I really love task lists — especially the crossing off part — but lately they haven’t really been helping me out. Between the day job, consulting work, dating, and a more active social life than I had in Indiana, it seems like I never quite get to the crossing off part. This has become particularly clear at work where I use two simple labels for email: action and reply. I’m a little ashamed to admit that the action queue currently has 196 items in it, the oldest dating to August of last year. My CC inbox has 404 messages in it right now, of which 182 are starred. Starring is supposed to indicate something that needs my attention. Somehow this doesn’t seem productive. Mike, if you’re reading this, I’m sorry. Believe me, I’m sorry.
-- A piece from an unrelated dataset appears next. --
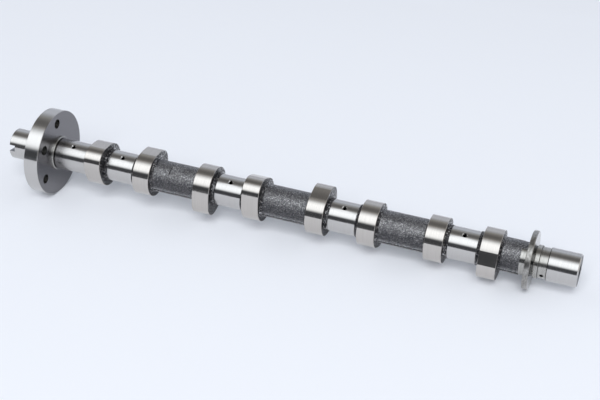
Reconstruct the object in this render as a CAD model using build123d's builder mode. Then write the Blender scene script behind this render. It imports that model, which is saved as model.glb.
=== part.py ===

So I’m trying something a little different. This evening I watched the Google Tech Talk by Merlin Mann on Inbox Zero . While the second half played I managed to clear out my yergler.net inbox.

Tomorrow I’m planning to create an email DMZ and begin at zero with my work inbox. Just keeping the flow of information to a reasonable level is just the first step, though.

I’ve had a Remember the Milk (RTM) account for quite a while but never got in the habit of using it. After watching an introduction to Tasque , I decided to look again. Tasque is a simple task list application for Gnome, in the same vein as Tomboy for notes. I love Tomboy. I think I’ll love Tasque, too.

I don’t know if the RTM elves have been hacking away at the site since I last looked or if I just never really dug in, but it actually seems to have the features I want in a task list. And there’s even a handy blog post on how you can use RTM to GTD (get things done).

Finally, the piece that ties both sides together: their Firefox extension . My workflow this evening looked like this:

  1. Go to the next email
  2. Decide that had some action associated with it
  3. Add the `action` label to it, which also created it as a task to RTM
  4. Later, when skimming through the `action` list I saw one I could knock out in a few minutes. And when I finished and removed the `action` label, the task in RTM was marked as complete. Sweet.